# Start of INFORMATION SHOWN
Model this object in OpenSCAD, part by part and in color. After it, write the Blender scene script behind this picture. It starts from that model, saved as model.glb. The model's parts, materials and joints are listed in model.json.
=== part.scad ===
# End of INFORMATION SHOWN
# Start of INFORMATION SHOWN
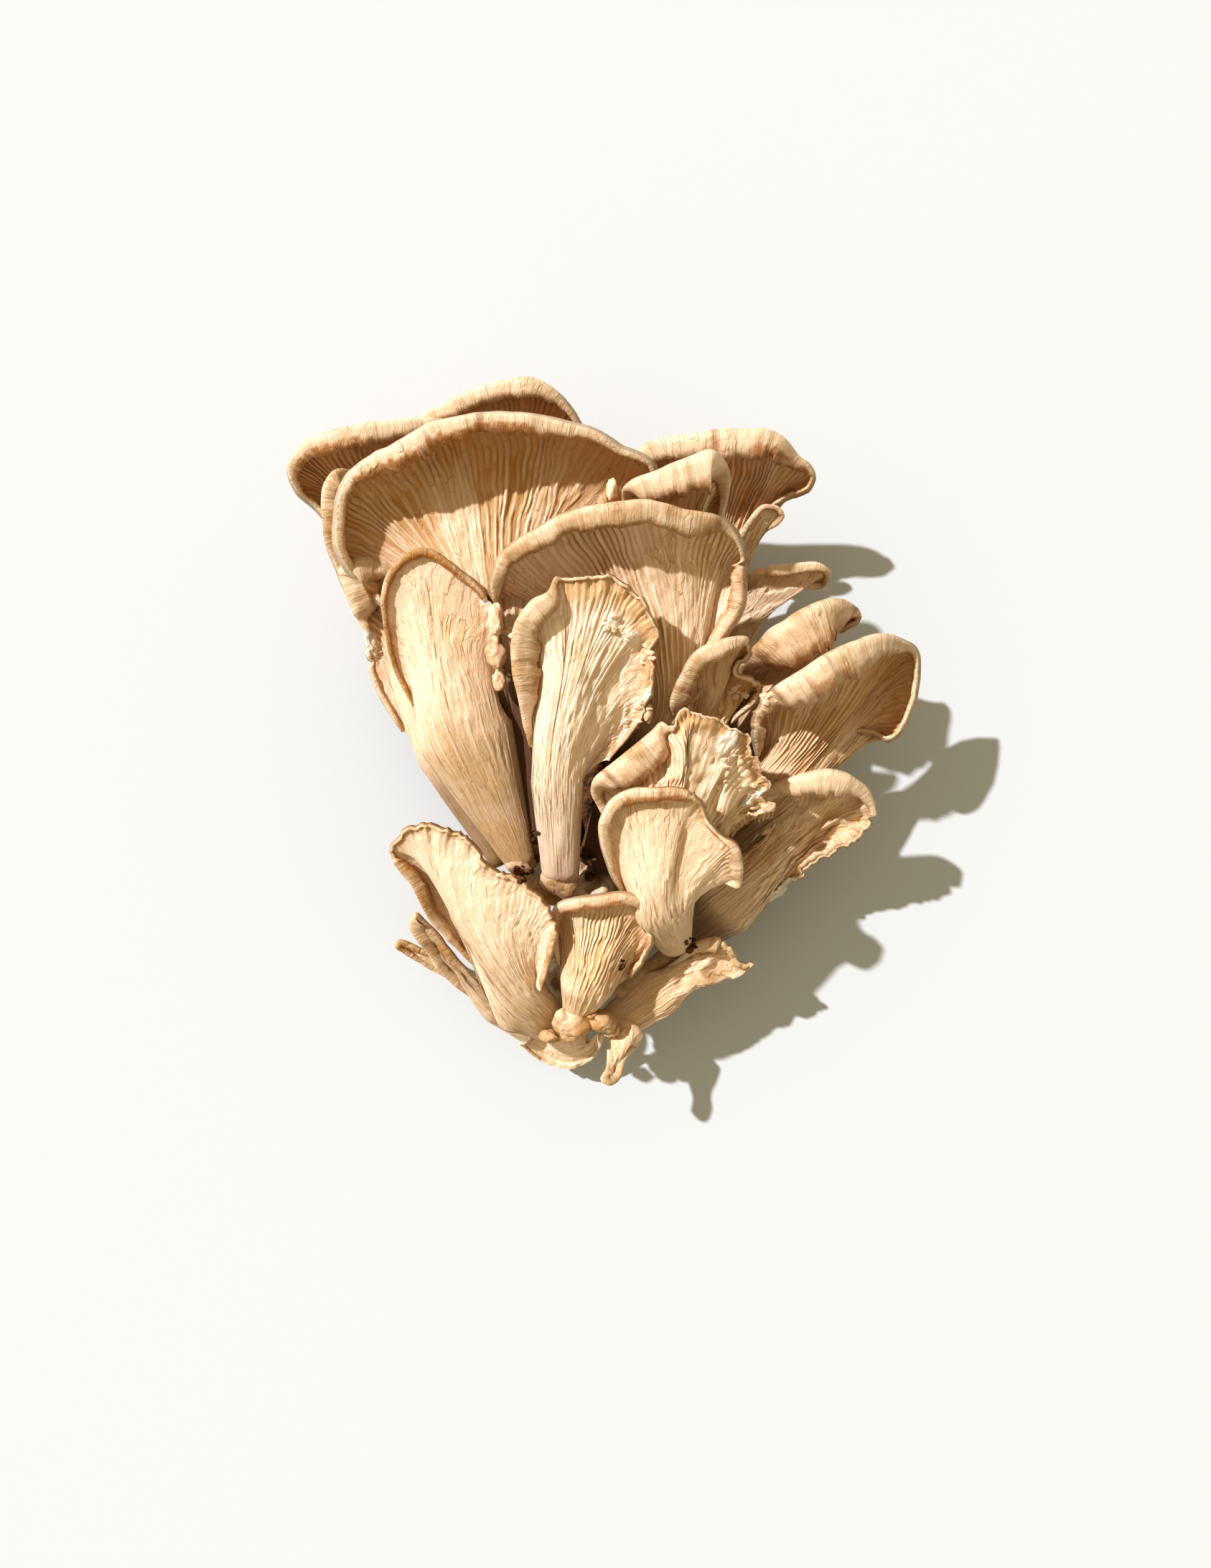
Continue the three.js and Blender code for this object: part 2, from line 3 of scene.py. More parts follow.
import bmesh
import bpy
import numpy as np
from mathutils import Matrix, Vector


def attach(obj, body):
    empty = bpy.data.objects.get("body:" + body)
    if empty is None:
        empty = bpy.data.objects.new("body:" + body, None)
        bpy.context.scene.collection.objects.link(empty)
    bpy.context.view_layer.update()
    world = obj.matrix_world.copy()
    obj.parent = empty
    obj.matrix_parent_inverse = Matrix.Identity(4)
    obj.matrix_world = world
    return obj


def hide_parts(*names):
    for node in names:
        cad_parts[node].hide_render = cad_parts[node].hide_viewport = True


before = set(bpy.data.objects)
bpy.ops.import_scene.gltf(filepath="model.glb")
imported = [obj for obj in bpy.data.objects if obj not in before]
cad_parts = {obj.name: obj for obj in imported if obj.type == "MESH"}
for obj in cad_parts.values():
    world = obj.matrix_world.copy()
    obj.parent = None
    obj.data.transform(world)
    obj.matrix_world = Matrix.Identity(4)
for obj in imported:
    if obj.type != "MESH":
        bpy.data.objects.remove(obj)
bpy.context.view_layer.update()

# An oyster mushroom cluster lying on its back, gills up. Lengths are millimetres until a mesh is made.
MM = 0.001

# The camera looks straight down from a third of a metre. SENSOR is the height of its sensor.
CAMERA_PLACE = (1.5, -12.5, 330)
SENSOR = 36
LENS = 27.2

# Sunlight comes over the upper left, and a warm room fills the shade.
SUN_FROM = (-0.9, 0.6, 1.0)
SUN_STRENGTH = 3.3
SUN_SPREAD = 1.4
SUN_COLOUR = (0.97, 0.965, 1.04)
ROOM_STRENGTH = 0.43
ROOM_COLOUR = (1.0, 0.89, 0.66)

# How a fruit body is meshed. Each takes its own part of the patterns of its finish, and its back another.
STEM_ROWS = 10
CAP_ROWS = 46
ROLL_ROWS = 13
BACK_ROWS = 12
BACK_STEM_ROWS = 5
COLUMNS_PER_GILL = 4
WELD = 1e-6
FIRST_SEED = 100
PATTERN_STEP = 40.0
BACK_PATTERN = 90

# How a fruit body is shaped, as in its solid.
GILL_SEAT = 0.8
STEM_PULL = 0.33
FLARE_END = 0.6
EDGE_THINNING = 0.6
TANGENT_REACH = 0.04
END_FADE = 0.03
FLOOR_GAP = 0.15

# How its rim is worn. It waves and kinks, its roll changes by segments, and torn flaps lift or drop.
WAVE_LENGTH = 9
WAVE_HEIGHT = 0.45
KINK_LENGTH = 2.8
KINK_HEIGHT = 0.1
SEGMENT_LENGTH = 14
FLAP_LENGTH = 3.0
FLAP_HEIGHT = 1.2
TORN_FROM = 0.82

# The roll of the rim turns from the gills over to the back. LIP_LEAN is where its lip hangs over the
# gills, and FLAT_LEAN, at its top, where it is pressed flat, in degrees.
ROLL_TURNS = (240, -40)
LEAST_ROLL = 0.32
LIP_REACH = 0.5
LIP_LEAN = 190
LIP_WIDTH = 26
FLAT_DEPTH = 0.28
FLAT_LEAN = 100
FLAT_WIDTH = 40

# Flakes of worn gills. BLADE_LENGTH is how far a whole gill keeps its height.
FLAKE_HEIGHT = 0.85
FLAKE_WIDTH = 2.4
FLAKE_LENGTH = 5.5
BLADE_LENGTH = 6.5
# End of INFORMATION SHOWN
Provide the number of lines in these entries that hold the word "node", without any accompanying text.

2